2021 finished mini counter: 158/100

2021/07/04

A thing a week 2021, week 27 (desert forest)

And now for something different. My current every-other-Saturday game is in a desert and I didn't feel like deciduous trees would cut it. Turns out, it's really hard to get models of date palms and other desert trees. What you can get is coconut palms and most people wouldn't know the difference. One of my players is from Guam and does know the difference. I've sworn him to secrecy so we should be fine.

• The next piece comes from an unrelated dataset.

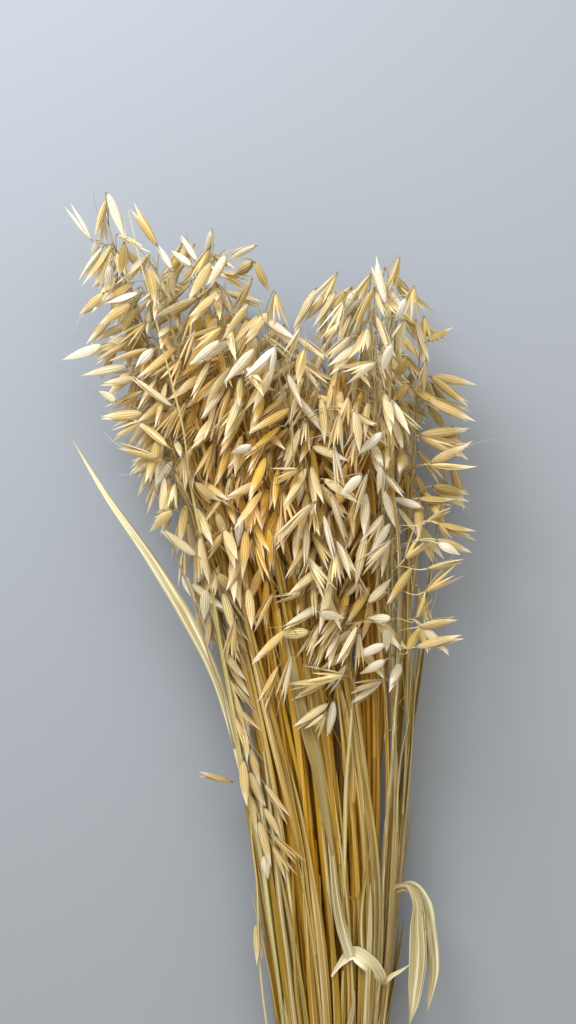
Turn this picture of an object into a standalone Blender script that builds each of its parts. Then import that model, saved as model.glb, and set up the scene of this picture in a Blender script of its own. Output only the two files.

These are literally the least expensive coconut palms I could find on Amazon. Notably, today, I've found some less expensive ones but I didn't find them when I ordered mine. They are not great props but they'll work and they were inexpensive so here we go. Step 1: scrape mold lines. They're made in very soft and cheap plastic as one might expect but that results in some pretty heinous mold lines. I didn't bother trying to deal with the mold lines on the leaves which come off in separate pieces but dealing with the trunks wasn't hard.

Step 2: base them. This was slightly harder than you might imagine. The larger trees are large enough to want to fall over pretty commonly. I weighted the larger 32mm bases with some steel nuts I had lying around which make them almost stable. The larger ones are still a mess. These were all hot glued down to a base and textured with Vallejo texture paste which is my current go-to. While I'd normally throw some grit down on the wet paste to give it some variety; these guys are terrain and don't really warrant such steps.

Step 4 is washing the trunks. The leaves pull off so this wasn't hard. Step 5 is painting the texture paste. I didn't bother priming because I didn't think it was necessary and still don't have the airbrush control to not get it all along the trunk. Step 6 is black rimming the base and that's what we see in the "glamour" shot. These do break one of my rules: avoid obscuring the battlefield, but they're thin enough that I'm not super worried about it. These work and I'm counting them as "buildings." Maybe I should rename the requirement as "terrain" or something. Next year I guess.